The exercise: Extract exactly those lines that lie between the start of the material and the line with "lift for bicycles.", including both boundary lines and no others.

** BEGIN **

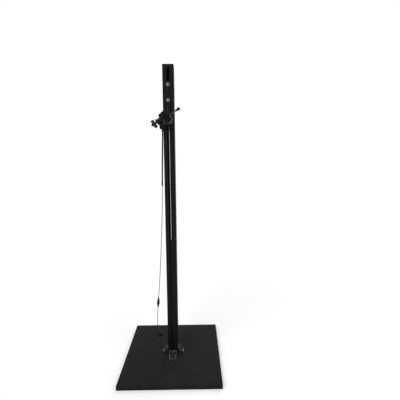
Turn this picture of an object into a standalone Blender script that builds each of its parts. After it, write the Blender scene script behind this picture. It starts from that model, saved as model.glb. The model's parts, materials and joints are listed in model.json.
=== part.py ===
"""Free-standing column lift for bicycles.

A slotted column on a weighted base plate guides a roller carriage that a gas spring lifts. The
carriage's arm ends in a turning clamp head with a screw-driven jaw. Sizes are in metres, +Z is up, the
clamp's mouth faces -Y, and the origin is on the floor under the middle of the base plate.
"""
import math

import bmesh
import bpy
from mathutils import Vector

PART_NAME = "column_bike_lift"

# Clearances
FIT = 0.0003            # between pieces that touch or run in each other
EMBED = 0.001           # how far shapes that are joined reach into each other
OVERCUT = 0.002         # how far a cutter reaches past the wall that it cuts
WELD = 0.000001         # how close two points lie that are one

# Base plate: a folded pan over a ballast plate on rubber feet
PLATE_SIDE = 0.700
PLATE_TOP = 0.031
PAN_SHEET = 0.003
PAN_BEND = 0.004
PAN_LIFT = 0.0015
BALLAST_THICK = 0.020
BALLAST_MARGIN = 0.030
FOOT_RADIUS = 0.030
FOOT_INSET = 0.055

# Column: an open-fronted extrusion
LIFT_HEIGHT = 2.120     # floor to the top of the cap
COLUMN_WIDTH = 0.075
COLUMN_DEPTH = 0.075
COLUMN_WALL = 0.005
LIP_THICK = 0.006
SLOT_WIDTH = 0.022
COLUMN_EDGE = 0.002
GROOVE_WIDTH = 0.006
GROOVE_DEPTH = 0.0025
GROOVE_INSET = 0.0085   # from the column's edge to the middle of a groove
CAP_THICK = 0.004
CAP_PLUG_DEPTH = 0.012
CAP_PLUG_WALL = 0.003

# Foot brackets and their bolts. The front one is lower, reaches further and narrows towards its toe.
BRACKET_LEG = 0.042
BRACKET_RISE = 0.042
BRACKET_WIDTH = 0.046
BRACKET_TOE_WIDTH = 0.044
BRACKET_BOLT_REACH = 0.026
BRACKET_BOLT_RISE = 0.026
FRONT_BRACKET_LEG = 0.070
FRONT_BRACKET_RISE = 0.030
FRONT_BRACKET_WIDTH = 0.062
FRONT_BRACKET_TOE_WIDTH = 0.042
FRONT_BRACKET_BOLT_REACH = 0.046
FRONT_BRACKET_BOLT_RISE = 0.0155
BRACKET_THICK = 0.005
BRACKET_CHEEK = 0.004
BOLT_RADIUS = 0.004
BOLT_HEAD_RADIUS = 0.0075
BOLT_HEAD_HEIGHT = 0.0055
BOLT_WASHER_RADIUS = 0.0085
BOLT_WASHER_THICK = 0.0016
NUT_THICK = 0.0062
CLAMP_PLATE_WIDTH = 0.042
CLAMP_PLATE_HEIGHT = 0.020

# Gas spring
CYLINDER_RADIUS = 0.021
CYLINDER_WALL = 0.0035
CYLINDER_LENGTH = 0.830
CYLINDER_FLOOR = 0.015
GLAND_RADIUS = 0.0225
GLAND_HEIGHT = 0.018
GLAND_SPIGOT = 0.010
GLAND_CHAMFER = 0.003
ROD_RADIUS = 0.010
PISTON_THICK = 0.015
RISE_SPARE = 0.042      # free travel of the piston above its place when the carriage is raised
EYE_RADIUS = 0.011
EYE_HEIGHT = 0.018
TONGUE_THICK = 0.010
TONGUE_HALF_WIDTH = 0.011
PIN_RADIUS = 0.005
FORK_BASE_WIDTH = 0.046
FORK_BASE_DEPTH = 0.040
FORK_BASE_THICK = 0.005
FORK_EAR_THICK = 0.005
FORK_EAR_HALF_WIDTH = 0.012
FORK_PIN_HEIGHT = 0.021  # above the base plate
FORK_EAR_RISE = 0.012    # above the pin's axis

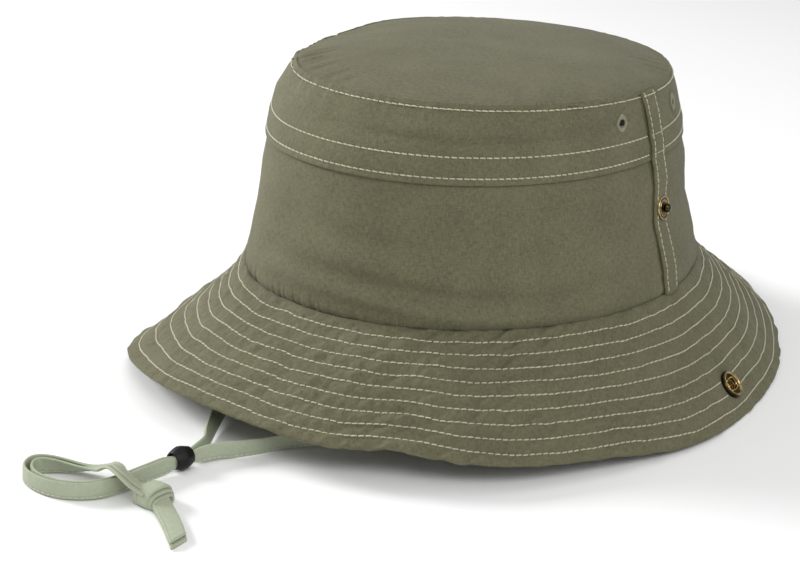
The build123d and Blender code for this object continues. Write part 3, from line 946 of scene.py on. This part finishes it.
def build_tape(name, route, keys, materials, seed):
    """One tape of the chin strap, flat in section, with its row of stitches."""
    line = spline_line(f"{name}_line", route)
    run = arc_length(line)
    marks = [run[np.argmin(np.linalg.norm(line - np.array(route[k]), axis=1))] for k, _ in keys]
    across = np.array([direction for _, direction in keys])
    across = np.stack([eased(np.interp(run, marks, across[:, k])) for k in range(3)], axis=-1)
    sway = np.stack([noise(run / (13 * mm), k + 0.5, seed + 3) for k in range(3)], axis=-1)
    wide, thin = ribbon_axes(line, across + 0.07 * sway)
    near_bead = np.linalg.norm(line - bead_middle, axis=1)
    squeeze = np.exp(-((near_bead / (5.6 * mm)) ** 3))
    width = tape_width * (1 - 0.44 * squeeze) * (1 + 0.03 * noise(run / (9 * mm), 0.5, seed))
    thick = tape_thick * (1 + 0.12 * noise(run / (6 * mm), 0.5, seed + 1))
    loops = ribbon_loops(line, wide, thin, width, thick)
    loops[..., 2] = np.maximum(loops[..., 2], tape_clear)
    piece = loft(name.replace("strap", "tape"), loops, False, materials["tape"])
    settle(piece, "hat", "chin_tape", name)

    threads = Threads()
    for face in (-1, 1):
        seam = line - wide * (0.36 * width)[:, None] + thin * (face * thick * 0.36)[:, None]
        threads.row(seam, face * thin, pitch=1.9 * mm, share=0.7, radius=0.17 * mm, seed=seed)
    stitches = threads.piece(f"{piece.name}_stitches", materials["tape_thread"])
    settle(stitches, "hat", "chin_tape")
    return piece, line, stitches


def build_chin_strap(materials):
    """Both tapes, the bead, the knot and the tails."""
    left, left_line, left_stitches = build_tape(
        "chin_strap_left", left_route, left_across, materials, 61
    )
    right, right_line, right_stitches = build_tape(
        "chin_strap_right", right_route, right_across, materials, 71
    )
    bead = build_bead(materials["plastic"])
    knot = build_knot(materials["tape"])
    tails = build_tails(materials["tape"])


def smooth_outline(outline, steps=6):
    """Catmull-Rom curve through the points of an outline."""
    points = np.array(outline, float)
    padded = np.concatenate([points[:1], points, points[-1:]])
    share = (np.arange(steps) / steps)[:, None]
    spans = []
    for before, start, end, after in zip(padded, padded[1:], padded[2:], padded[3:]):
        spans.append(0.5 * (2 * start + (end - before) * share
                            + (2 * before - 5 * start + 4 * end - after) * share**2
                            + (3 * start - before - 3 * end + after) * share**3))
    return np.concatenate(spans + [points[-1:]])


def lathe(name, outline, origin, axis, material, count=64, shade=None):
    """Body of revolution; outline is (radius, height) in millimetres along the axis.

    shade is a second finish and its bands on the upper side: from one radius to another, and
    below a height."""
    curve = smooth_outline(outline) * mm
    axis = unit(np.array(axis, float))
    reference = np.array([0.0, 1.0, 0.0]) if abs(axis[1]) < 0.9 else np.array([1.0, 0.0, 0.0])
    first = unit(np.cross(reference, axis))
    second = np.cross(axis, first)
    angles = np.arange(count) * full_turn / count
    radius = np.maximum(curve[:, :1], 0)
    points = origin + spokes(angles, first, second)[:, None] * radius + axis * curve[:, 1:]
    faces = grid_faces(count, len(curve), len(curve) - 1)
    piece = make_mesh(name, points, faces, material, weld=True)
    # The second finish paints shade in the hollows together with dark metal.
    if shade:
        second_finish, bands = shade
        piece.data.materials.append(second_finish)
        for face in piece.data.polygons:
            offset = np.array(face.center) - origin
            high = offset @ axis
            out = np.linalg.norm(offset - axis * high)
            if high > 0 and any(near * mm <= out < far * mm and high < top * mm
                                for near, far, top in bands):
                face.material_index = 1
    return piece


def join_pieces(name, parts):
    """One object from several closed bodies."""
    joined = parts[0]
    edit_mesh([part.data for part in parts], joined.data)
    for part in parts[1:]:
        bpy.data.objects.remove(part)
    joined.name = name
    return joined


def build_bead(material):
    """Moulded bead with flat facets all round, drilled through for the two tapes."""
    run = unit(np.array(left_route[11]) - np.array(left_route[10]))
    outline = np.array([(2.5, -3.5), (3.1, -3.6), (3.85, -1.6), (4.15, 0), (3.85, 1.6), (3.1, 3.6),
                        (2.5, 3.5)]) * mm
    first = unit(np.cross(upright, run))
    second = np.cross(run, first)
    facets = 10
    turn = (np.arange(facets) + 0.5) * full_turn / facets
    around = spokes(turn, first, second)[:, None]
    points = bead_middle + around * outline[:, :1] + run * outline[:, 1:]
    faces = grid_faces(facets, len(outline), len(outline))
    bead = make_mesh("slider_bead", points, faces, material)
    edit_mesh([bead.data], bead.data, lambda shape: bmesh.ops.bevel(
        shape, geom=shape.edges[:], offset=0.22 * mm, segments=2, profile=0.5, affect="EDGES"))
    return settle(bead, "cord_bead", "bead_plastic", "cord_bead")


tail_turn = radians(-35.6)
tail_root, tail_length = (-2.0 * mm, -184.0 * mm), 27.0
tail_width, tail_thick = 6.1 * mm, 1.1 * mm
tail_along = np.array([cos(tail_turn), sin(tail_turn), 0.0])
tail_beside = np.array([-tail_along[1], tail_along[0], 0.0])


# Turns of the knot: steps down; place along it, reach, height, width and lean in millimetres;
# tilt of the tape; direction in degrees.
knot_wraps = [
    (0, (-0.9, 4.7, 3.0, 6.6, 0.5), 0.06, 31),
    (1, (0.4, 4.3, 2.4, 6.4, 0.4), 0.03, 29),
    (2, (1.4, 3.8, 1.7, 6.2, 0.2), 0.0, 30),
    (2, (0.6, 2.9, 0.6, 6.8, 0.0), 0.0, 30),
    (0, (-1.7, 4.1, 2.5, 5.0, 0.4), -0.1, 48),
]


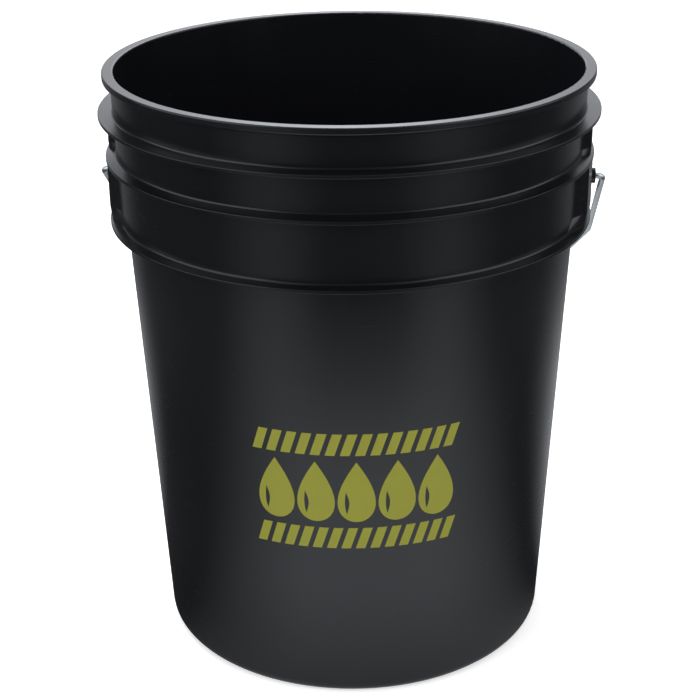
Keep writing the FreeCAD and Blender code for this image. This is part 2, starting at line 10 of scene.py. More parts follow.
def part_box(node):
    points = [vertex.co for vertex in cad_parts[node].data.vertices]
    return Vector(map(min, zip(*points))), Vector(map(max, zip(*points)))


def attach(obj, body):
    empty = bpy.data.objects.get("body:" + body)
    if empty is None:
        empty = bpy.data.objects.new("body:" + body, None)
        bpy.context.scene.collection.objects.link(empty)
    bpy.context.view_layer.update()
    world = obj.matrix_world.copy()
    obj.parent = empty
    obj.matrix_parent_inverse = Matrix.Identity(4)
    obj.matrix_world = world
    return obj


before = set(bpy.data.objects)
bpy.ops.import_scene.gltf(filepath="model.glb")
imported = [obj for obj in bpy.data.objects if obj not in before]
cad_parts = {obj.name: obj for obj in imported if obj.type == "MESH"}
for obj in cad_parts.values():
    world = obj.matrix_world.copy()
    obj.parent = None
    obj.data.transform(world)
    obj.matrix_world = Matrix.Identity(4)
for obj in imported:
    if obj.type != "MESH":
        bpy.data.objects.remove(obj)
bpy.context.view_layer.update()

bl_info = {
    "name": "Wash Bucket",
    "version": (1, 0, 0),
    "blender": (4, 5, 0),
    "location": "3D View > Sidebar > Wash Bucket",
    "description": "Finishes, printed decoration and studio for a wash bucket built in CAD",
    "category": "Object",
}

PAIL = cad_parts["pail"]
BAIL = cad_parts["bail"]
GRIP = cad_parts["grip"]
PAIL_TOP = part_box("pail")[1].z
MM = 0.001
WHITE = (1, 1, 1, 1)


def linear(hex_text):
    """An sRGB colour written as six hex digits, as the linear values that Blender wants."""
    channels = [int(hex_text[place:place + 2], 16) / 255 for place in (0, 2, 4)]
    return tuple(c / 12.92 if c <= 0.04045 else ((c + 0.055) / 1.055) ** 2.4 for c in channels)


# The studio's light as glossy pieces mirror it: daylight tubes, a little cool.
COOL_WHITE = linear("F6F9FF")


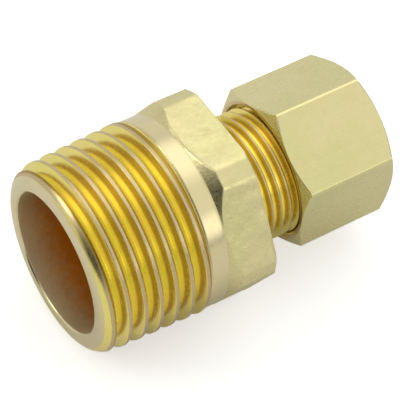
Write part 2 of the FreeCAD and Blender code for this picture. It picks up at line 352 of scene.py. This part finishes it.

** END **

Reply to the exercise:
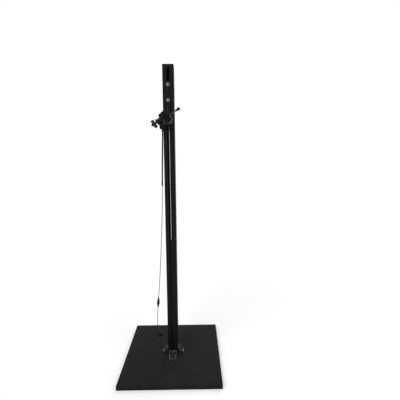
Turn this picture of an object into a standalone Blender script that builds each of its parts. After it, write the Blender scene script behind this picture. It starts from that model, saved as model.glb. The model's parts, materials and joints are listed in model.json.
=== part.py ===
"""Free-standing column lift for bicycles.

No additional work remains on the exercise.